(Records with modeling code)
▶

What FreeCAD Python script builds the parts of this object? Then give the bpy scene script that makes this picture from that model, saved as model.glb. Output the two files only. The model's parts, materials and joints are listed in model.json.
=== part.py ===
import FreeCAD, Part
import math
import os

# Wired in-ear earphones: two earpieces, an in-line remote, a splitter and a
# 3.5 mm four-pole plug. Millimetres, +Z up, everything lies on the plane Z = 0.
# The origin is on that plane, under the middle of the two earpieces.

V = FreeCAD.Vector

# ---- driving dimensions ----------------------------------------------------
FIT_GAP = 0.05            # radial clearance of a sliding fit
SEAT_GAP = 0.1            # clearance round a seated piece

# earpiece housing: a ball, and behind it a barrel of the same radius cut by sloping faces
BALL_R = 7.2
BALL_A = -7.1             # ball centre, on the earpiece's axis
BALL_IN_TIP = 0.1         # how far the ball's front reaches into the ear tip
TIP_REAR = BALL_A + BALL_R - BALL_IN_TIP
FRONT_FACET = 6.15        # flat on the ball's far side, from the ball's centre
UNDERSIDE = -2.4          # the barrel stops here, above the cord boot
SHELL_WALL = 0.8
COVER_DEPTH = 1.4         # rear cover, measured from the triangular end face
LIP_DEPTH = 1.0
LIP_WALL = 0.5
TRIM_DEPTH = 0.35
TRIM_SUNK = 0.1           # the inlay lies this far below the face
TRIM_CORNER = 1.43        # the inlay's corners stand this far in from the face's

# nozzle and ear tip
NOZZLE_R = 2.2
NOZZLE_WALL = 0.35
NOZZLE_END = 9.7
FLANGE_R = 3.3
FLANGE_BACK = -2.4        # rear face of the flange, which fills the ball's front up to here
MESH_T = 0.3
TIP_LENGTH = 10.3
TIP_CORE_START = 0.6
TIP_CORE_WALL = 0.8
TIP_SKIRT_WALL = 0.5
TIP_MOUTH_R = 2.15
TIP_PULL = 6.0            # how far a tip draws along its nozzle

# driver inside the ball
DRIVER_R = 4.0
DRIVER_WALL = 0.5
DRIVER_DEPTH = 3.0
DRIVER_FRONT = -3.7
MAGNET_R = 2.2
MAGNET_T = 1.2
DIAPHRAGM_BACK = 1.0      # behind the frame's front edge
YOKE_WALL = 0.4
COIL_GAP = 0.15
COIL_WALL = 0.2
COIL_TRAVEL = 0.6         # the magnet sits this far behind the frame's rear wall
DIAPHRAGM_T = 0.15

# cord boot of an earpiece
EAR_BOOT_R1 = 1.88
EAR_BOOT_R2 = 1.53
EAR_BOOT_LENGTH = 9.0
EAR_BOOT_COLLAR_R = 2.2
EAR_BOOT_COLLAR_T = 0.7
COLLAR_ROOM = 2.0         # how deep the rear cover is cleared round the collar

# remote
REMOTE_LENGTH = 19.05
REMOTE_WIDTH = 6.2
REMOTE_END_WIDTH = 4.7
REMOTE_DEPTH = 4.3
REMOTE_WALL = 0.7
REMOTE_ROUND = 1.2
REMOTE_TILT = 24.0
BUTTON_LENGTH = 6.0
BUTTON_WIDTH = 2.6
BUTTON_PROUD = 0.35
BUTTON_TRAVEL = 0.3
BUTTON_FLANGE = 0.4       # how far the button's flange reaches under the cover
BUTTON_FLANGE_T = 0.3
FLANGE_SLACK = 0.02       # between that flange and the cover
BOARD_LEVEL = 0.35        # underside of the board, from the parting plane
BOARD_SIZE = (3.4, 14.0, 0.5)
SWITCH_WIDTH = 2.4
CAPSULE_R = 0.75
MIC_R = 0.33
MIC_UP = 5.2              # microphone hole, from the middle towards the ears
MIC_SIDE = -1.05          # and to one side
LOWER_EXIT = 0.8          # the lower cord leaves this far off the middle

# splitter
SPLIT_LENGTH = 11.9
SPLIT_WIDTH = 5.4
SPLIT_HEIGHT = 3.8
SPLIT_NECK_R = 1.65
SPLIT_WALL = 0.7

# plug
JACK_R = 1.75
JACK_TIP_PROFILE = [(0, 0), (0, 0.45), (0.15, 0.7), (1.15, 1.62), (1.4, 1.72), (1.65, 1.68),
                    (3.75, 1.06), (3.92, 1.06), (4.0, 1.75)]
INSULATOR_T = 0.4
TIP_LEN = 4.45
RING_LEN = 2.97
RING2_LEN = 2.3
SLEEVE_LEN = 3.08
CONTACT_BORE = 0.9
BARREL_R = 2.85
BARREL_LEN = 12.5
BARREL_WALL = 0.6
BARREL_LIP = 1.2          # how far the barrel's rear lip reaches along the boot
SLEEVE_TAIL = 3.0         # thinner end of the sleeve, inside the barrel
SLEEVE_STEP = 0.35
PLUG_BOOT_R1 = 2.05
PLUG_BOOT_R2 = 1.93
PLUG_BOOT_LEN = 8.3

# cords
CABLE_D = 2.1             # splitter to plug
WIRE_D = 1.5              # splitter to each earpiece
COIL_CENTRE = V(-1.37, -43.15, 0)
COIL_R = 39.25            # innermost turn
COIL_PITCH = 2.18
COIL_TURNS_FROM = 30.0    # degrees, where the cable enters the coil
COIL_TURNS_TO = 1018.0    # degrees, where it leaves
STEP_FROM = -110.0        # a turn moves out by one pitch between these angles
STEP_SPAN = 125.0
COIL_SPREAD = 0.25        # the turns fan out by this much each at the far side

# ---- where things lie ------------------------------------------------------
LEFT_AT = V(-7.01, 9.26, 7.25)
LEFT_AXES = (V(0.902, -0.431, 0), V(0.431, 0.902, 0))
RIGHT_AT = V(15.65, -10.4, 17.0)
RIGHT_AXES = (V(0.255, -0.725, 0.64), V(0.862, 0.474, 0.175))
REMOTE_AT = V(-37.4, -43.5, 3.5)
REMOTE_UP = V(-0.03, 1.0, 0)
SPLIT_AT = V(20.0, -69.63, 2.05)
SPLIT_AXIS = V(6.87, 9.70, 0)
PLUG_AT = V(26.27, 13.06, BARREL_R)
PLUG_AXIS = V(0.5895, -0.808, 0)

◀
▶

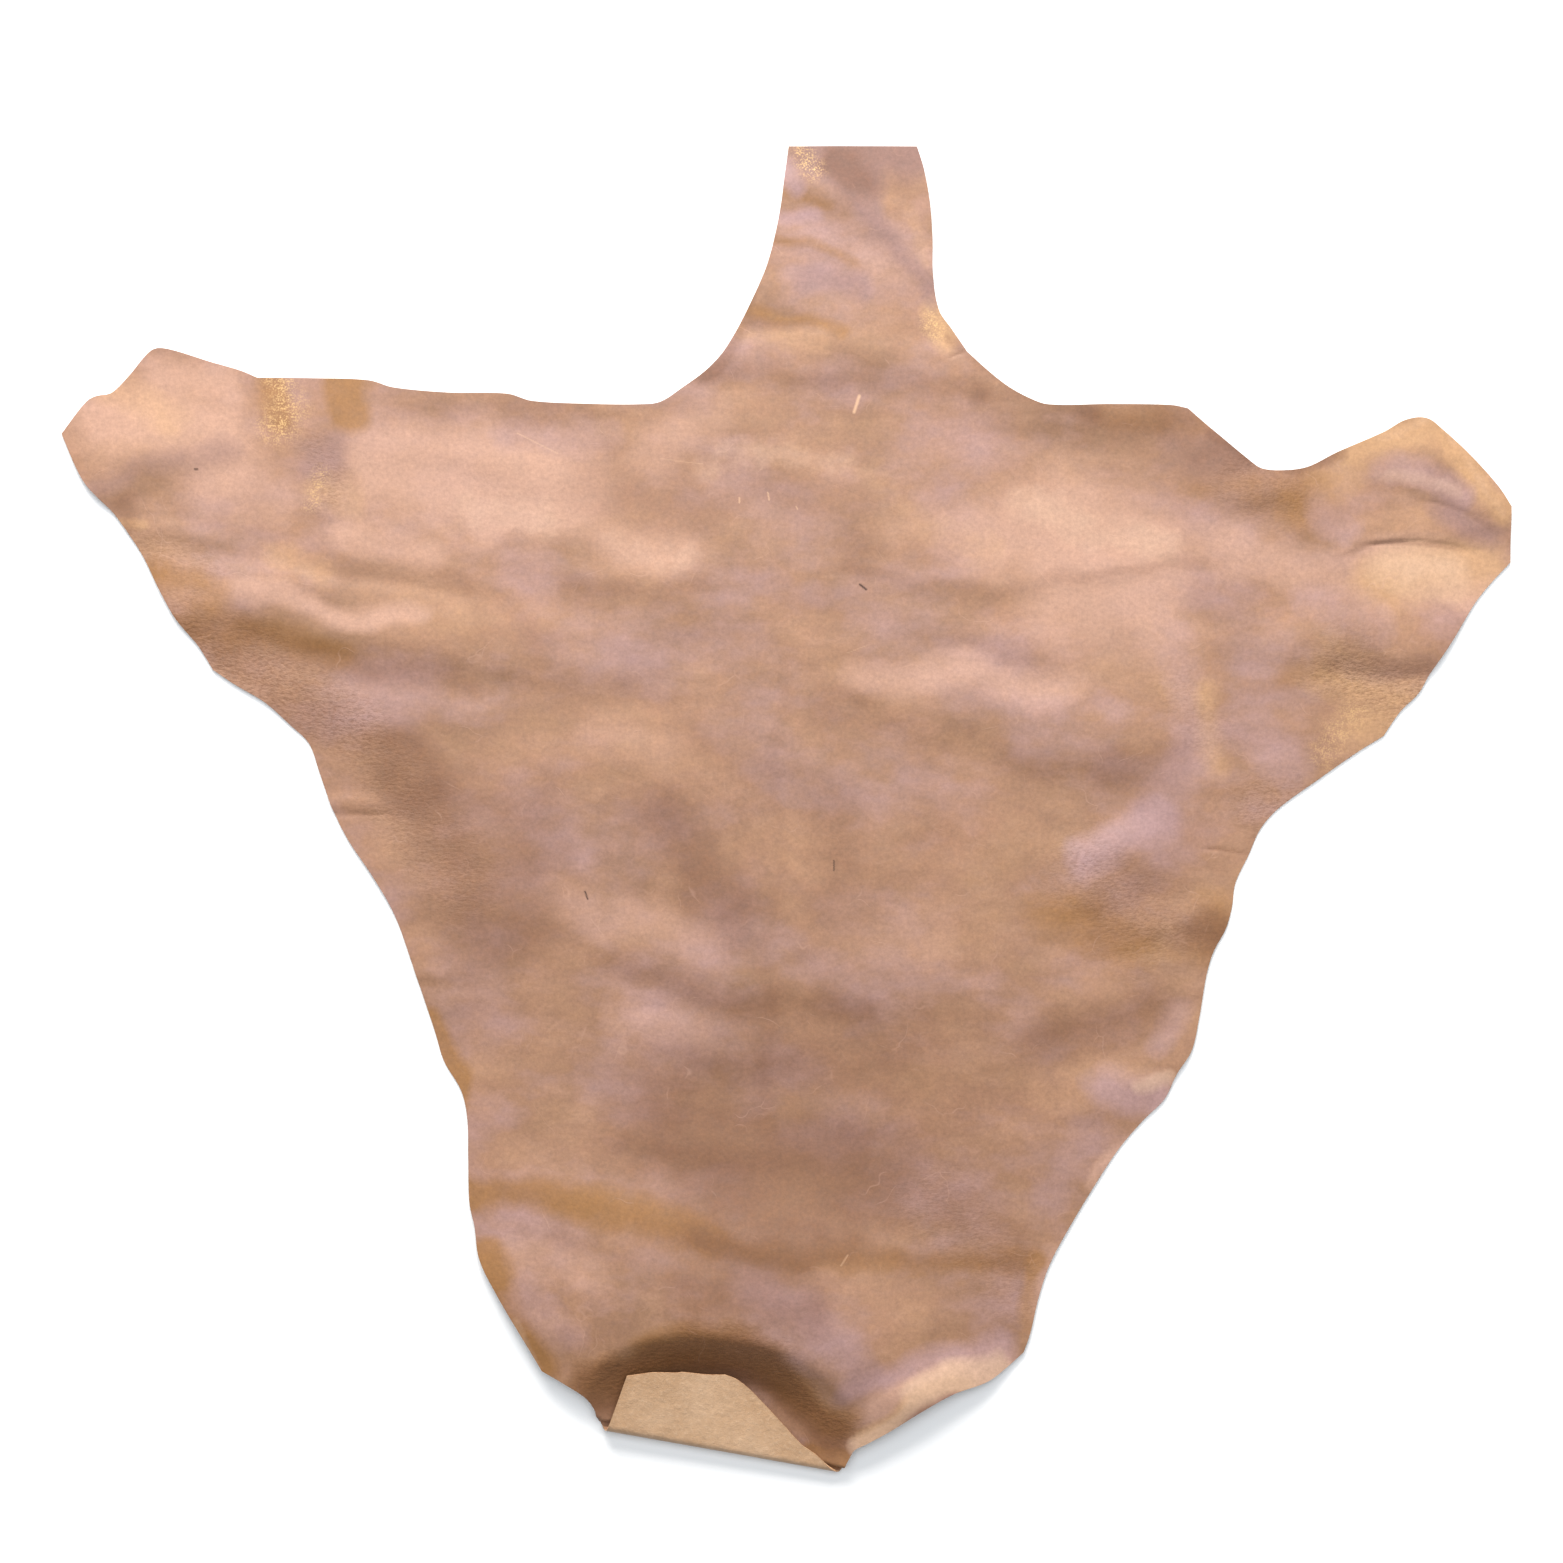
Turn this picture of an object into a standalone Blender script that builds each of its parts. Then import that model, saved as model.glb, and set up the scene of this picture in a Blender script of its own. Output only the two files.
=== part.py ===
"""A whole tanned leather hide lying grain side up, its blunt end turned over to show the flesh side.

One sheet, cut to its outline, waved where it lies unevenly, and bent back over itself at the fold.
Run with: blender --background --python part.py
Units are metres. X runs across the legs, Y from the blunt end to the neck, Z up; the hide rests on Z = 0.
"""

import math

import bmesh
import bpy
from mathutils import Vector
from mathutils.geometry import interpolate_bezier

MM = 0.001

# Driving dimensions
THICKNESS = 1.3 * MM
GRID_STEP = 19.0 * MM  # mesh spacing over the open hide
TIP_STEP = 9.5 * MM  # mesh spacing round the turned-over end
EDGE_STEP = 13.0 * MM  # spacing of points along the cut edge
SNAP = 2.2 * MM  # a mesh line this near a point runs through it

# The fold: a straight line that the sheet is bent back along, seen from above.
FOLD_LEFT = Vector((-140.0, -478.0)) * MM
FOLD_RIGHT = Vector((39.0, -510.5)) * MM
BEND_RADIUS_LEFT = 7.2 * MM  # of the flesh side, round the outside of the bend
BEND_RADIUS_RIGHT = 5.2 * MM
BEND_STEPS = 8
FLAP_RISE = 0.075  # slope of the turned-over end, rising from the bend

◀
▶

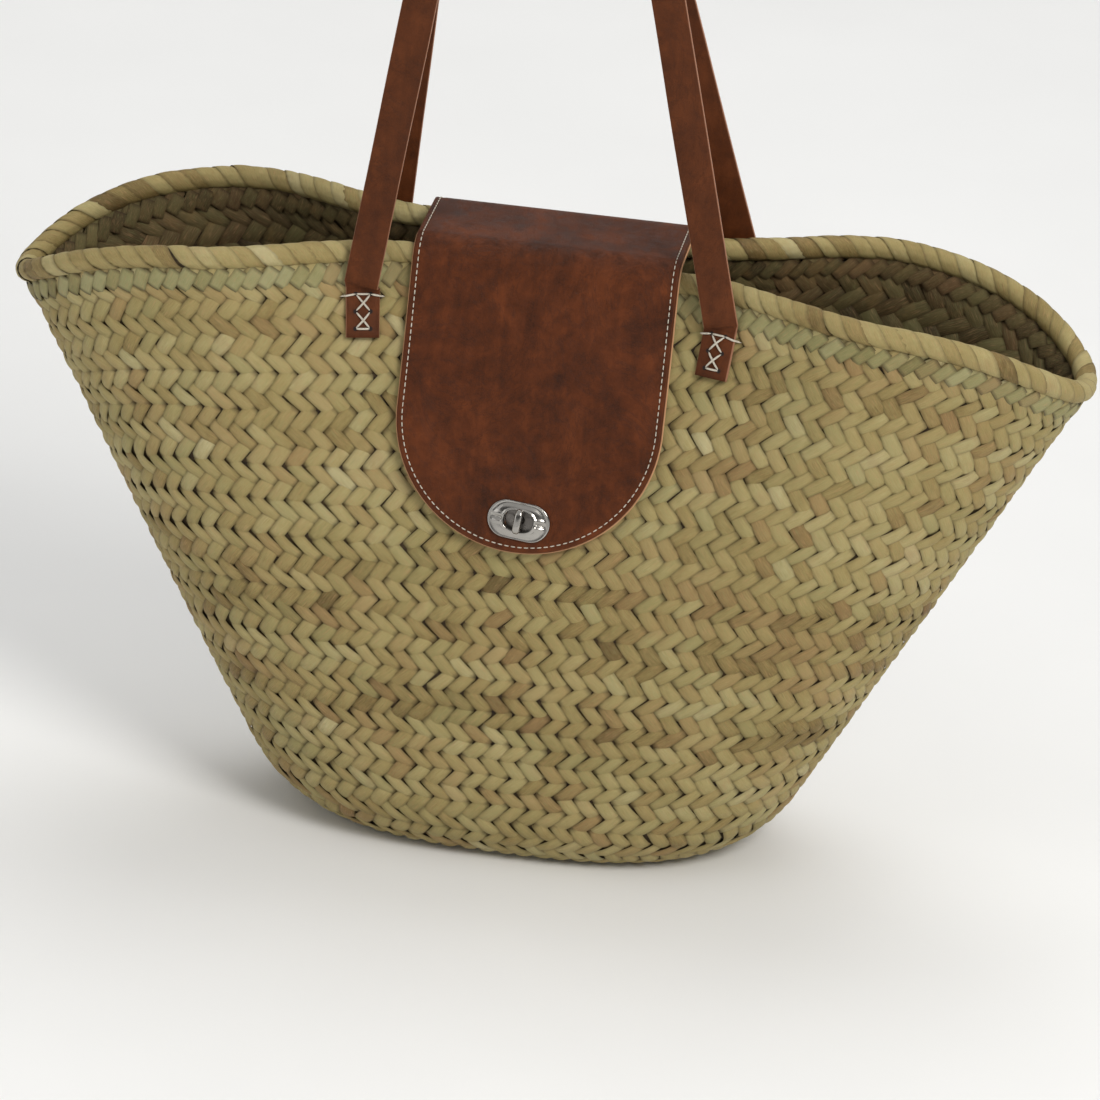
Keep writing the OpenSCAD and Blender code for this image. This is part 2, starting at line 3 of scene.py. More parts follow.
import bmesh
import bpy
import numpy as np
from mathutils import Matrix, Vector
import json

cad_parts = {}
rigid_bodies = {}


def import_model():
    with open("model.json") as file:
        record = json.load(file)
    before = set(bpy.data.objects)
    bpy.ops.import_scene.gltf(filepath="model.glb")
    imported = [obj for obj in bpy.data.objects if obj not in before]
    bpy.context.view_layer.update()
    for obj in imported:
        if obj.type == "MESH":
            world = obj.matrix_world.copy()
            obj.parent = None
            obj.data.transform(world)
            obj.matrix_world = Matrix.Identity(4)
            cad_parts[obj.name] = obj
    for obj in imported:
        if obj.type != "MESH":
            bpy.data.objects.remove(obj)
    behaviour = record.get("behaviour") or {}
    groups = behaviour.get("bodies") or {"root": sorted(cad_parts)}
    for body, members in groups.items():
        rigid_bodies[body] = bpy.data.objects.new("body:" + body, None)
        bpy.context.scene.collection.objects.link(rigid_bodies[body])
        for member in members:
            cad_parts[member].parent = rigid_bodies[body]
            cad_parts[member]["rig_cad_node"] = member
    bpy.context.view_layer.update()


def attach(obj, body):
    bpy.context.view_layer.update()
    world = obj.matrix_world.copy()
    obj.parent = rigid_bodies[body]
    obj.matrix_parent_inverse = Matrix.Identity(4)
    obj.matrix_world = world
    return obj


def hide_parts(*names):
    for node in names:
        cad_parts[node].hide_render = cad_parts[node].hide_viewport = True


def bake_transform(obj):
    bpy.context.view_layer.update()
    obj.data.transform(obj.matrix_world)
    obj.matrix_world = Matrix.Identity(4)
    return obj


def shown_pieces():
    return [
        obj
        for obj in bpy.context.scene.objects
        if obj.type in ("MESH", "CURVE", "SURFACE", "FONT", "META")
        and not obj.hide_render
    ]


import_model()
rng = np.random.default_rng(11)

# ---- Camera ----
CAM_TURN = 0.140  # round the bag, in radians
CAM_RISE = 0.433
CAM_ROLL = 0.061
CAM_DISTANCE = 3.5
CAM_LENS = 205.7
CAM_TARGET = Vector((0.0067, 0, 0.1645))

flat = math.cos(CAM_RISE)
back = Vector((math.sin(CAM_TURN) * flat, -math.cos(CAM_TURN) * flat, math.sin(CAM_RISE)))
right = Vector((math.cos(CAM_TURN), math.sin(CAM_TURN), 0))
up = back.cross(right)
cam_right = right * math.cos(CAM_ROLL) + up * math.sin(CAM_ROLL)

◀

EXERCISE AIM → Above are the entries. Quote exactly the lines from the one bearing "Keep writing the" through the one bearing "imported = [obj".

PROBLEM SOLUTION →
Keep writing the OpenSCAD and Blender code for this image. This is part 2, starting at line 3 of scene.py. More parts follow.
import bmesh
import bpy
import numpy as np
from mathutils import Matrix, Vector
import json

cad_parts = {}
rigid_bodies = {}


def import_model():
    with open("model.json") as file:
        record = json.load(file)
    before = set(bpy.data.objects)
    bpy.ops.import_scene.gltf(filepath="model.glb")
    imported = [obj for obj in bpy.data.objects if obj not in before]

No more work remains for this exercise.